:: Set task ::
The required output consists solely of the lines from the one containing "Write the OpenSCAD" down to the one containing "of that base.", both included, each quoted exactly.

:: Task input ::
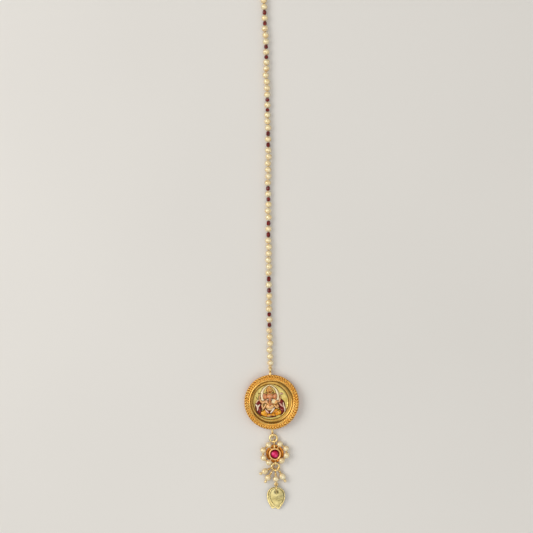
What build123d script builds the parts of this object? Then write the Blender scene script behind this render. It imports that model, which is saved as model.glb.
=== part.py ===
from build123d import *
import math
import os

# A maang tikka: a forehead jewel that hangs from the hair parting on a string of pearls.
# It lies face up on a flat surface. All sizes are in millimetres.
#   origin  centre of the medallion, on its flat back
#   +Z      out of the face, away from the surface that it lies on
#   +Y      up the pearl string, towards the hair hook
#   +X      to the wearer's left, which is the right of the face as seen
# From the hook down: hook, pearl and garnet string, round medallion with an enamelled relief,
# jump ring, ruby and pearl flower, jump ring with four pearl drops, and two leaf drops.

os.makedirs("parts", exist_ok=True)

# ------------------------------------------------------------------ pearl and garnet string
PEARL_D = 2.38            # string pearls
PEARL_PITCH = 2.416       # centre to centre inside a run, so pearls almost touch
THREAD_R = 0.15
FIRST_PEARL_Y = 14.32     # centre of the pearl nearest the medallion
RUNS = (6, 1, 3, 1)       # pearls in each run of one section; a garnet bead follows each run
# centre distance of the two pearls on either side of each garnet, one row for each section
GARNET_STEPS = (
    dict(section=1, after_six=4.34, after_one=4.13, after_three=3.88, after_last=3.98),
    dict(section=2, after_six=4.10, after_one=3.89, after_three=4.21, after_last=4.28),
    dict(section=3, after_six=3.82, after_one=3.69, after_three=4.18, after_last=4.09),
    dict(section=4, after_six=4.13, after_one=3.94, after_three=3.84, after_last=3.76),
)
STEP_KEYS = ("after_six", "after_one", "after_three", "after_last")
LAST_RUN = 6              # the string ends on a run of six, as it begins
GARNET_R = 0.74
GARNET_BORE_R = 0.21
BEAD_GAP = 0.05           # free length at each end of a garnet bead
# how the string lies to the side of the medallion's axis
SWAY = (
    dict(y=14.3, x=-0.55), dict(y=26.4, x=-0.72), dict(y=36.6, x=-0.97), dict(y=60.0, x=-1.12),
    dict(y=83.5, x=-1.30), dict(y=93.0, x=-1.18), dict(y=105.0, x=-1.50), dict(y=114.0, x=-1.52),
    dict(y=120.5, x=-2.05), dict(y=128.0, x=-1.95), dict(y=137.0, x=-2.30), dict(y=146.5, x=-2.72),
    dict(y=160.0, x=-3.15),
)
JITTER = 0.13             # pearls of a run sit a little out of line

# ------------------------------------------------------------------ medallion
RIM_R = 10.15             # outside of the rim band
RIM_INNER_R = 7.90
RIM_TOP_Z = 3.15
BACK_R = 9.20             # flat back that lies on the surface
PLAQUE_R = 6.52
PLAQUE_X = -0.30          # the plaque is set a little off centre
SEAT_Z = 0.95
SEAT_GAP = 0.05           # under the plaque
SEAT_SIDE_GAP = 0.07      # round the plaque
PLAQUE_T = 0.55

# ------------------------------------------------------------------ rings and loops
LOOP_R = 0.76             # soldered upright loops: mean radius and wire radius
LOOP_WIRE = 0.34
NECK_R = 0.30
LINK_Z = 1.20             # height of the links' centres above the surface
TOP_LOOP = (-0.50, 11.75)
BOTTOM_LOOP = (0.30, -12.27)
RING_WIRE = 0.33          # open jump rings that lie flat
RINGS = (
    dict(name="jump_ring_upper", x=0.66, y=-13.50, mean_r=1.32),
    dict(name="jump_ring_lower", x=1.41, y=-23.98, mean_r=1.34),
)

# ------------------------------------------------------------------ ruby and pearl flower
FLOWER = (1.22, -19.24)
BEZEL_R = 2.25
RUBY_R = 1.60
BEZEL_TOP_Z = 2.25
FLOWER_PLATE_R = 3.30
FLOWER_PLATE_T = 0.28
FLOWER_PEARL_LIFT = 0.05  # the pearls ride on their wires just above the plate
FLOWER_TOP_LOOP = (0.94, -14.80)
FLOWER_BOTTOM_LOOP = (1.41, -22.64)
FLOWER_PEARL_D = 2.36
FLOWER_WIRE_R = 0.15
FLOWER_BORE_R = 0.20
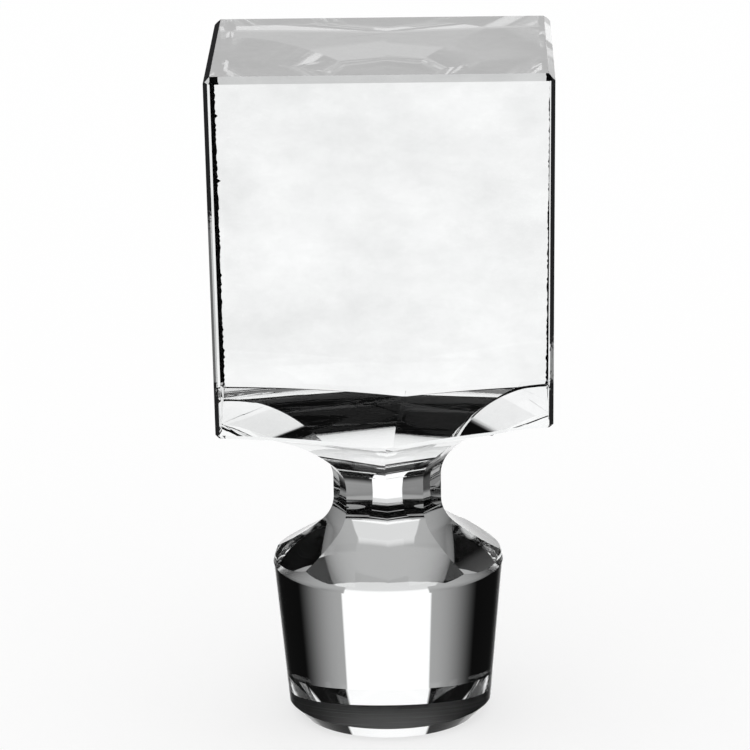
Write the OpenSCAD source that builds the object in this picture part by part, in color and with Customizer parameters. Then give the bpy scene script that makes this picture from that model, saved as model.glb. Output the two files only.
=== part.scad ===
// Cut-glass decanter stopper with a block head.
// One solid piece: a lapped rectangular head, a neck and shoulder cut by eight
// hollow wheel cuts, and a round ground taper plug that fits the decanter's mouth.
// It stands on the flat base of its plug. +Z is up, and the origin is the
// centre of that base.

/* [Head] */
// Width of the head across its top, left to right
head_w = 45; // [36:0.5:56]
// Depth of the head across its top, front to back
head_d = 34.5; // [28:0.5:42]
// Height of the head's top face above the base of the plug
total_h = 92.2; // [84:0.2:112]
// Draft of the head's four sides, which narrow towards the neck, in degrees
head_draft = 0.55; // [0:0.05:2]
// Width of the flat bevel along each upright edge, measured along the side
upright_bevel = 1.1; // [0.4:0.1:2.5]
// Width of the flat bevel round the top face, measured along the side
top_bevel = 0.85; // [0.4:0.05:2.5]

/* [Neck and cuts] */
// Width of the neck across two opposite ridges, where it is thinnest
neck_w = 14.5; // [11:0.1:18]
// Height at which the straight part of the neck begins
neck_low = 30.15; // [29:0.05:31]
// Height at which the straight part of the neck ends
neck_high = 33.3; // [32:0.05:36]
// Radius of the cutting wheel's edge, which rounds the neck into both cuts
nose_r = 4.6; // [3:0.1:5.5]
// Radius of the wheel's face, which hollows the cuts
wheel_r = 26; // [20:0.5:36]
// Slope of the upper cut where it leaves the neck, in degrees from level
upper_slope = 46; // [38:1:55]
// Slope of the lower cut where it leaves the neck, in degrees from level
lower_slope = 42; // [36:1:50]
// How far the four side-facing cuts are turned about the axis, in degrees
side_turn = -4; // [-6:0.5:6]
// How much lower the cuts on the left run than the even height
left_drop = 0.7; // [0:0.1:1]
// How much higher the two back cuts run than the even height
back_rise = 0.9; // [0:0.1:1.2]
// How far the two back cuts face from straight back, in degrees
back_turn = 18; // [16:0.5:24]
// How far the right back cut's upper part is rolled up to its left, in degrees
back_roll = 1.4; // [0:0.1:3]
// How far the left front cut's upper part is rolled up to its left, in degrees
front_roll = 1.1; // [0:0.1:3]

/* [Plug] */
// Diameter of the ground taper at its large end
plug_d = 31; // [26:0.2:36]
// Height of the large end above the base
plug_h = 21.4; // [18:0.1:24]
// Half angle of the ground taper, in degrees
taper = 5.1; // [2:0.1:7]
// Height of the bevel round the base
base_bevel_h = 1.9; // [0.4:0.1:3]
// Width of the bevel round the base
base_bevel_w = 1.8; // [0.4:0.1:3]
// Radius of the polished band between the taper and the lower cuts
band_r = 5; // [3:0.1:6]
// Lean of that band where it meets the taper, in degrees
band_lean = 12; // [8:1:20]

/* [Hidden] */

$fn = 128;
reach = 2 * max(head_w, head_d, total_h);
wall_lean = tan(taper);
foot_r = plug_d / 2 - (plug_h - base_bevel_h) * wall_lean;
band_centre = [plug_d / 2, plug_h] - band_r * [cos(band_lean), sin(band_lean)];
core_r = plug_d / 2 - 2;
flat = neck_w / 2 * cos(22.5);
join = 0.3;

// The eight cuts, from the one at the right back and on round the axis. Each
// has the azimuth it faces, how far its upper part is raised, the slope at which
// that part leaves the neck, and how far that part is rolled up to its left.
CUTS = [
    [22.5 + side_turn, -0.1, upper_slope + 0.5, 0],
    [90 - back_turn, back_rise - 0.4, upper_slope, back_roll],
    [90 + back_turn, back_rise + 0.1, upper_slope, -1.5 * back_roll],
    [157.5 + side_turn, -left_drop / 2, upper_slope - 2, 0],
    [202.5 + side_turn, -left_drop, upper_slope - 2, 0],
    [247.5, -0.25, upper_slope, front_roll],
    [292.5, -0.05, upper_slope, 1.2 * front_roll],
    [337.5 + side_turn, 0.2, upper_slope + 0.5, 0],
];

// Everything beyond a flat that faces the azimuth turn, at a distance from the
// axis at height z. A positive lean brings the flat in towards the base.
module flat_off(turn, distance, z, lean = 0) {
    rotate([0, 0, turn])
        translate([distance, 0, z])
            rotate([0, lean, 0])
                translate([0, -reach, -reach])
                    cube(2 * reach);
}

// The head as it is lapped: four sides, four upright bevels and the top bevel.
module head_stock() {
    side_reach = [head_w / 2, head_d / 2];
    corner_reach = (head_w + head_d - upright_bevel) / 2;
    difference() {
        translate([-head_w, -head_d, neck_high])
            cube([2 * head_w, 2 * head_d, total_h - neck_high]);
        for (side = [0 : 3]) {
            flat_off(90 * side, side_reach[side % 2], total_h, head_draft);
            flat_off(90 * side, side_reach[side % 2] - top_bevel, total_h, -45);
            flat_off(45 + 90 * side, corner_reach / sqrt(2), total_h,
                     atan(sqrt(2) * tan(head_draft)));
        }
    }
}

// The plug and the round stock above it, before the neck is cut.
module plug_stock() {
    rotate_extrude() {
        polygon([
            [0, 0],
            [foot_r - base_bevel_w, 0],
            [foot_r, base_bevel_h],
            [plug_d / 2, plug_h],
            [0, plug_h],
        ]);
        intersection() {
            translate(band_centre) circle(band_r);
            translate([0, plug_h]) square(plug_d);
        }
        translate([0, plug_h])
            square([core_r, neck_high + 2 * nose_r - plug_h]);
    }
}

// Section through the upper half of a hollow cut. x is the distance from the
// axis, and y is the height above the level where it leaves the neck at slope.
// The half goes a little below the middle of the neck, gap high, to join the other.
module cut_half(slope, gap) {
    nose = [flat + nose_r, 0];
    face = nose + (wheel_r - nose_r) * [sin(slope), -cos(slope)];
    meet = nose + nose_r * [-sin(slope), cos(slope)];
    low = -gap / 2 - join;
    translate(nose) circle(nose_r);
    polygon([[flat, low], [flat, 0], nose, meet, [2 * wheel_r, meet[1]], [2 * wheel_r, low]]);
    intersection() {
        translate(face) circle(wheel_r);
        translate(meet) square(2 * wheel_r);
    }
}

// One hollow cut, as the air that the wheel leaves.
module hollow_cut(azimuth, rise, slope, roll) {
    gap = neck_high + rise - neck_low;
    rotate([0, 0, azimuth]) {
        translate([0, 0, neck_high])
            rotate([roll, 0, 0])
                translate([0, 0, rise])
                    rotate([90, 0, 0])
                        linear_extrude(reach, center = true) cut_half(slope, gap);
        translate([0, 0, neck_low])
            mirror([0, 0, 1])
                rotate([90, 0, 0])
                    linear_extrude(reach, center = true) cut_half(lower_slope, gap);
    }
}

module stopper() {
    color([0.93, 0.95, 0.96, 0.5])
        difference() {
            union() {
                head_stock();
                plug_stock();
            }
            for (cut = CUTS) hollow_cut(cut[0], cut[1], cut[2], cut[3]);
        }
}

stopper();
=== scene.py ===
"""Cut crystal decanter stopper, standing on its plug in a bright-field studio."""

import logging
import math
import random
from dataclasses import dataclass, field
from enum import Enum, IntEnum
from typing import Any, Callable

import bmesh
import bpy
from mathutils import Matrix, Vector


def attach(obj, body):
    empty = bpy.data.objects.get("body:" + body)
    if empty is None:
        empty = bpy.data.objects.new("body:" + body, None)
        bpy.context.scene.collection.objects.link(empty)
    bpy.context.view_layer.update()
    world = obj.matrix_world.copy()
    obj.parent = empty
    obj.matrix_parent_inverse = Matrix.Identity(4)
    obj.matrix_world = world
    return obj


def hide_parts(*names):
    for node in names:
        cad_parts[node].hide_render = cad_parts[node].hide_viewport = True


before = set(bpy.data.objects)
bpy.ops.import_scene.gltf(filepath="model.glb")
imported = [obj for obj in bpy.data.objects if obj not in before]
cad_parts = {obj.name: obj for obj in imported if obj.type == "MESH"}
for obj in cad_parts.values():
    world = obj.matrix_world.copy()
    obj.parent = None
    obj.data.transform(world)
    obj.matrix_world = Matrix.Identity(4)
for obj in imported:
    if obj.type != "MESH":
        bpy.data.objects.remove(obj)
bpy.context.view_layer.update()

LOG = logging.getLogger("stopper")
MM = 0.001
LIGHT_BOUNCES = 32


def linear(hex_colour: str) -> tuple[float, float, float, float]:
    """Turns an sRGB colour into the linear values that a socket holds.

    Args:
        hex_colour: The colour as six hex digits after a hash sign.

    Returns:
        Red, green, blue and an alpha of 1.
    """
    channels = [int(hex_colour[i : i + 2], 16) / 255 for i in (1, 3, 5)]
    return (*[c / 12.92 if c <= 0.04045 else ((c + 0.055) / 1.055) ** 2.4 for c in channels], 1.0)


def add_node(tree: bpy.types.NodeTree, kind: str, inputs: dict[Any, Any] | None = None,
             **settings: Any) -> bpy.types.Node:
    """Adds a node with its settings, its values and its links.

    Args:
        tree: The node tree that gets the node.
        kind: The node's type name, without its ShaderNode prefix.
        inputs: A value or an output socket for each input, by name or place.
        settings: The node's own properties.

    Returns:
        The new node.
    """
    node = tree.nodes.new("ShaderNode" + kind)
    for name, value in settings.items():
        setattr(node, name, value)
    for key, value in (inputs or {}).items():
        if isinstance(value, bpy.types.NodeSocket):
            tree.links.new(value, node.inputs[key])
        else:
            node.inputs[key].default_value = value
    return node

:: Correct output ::
Write the OpenSCAD source that builds the object in this picture part by part, in color and with Customizer parameters. Then give the bpy scene script that makes this picture from that model, saved as model.glb. Output the two files only.
=== part.scad ===
// Cut-glass decanter stopper with a block head.
// One solid piece: a lapped rectangular head, a neck and shoulder cut by eight
// hollow wheel cuts, and a round ground taper plug that fits the decanter's mouth.
// It stands on the flat base of its plug. +Z is up, and the origin is the
// centre of that base.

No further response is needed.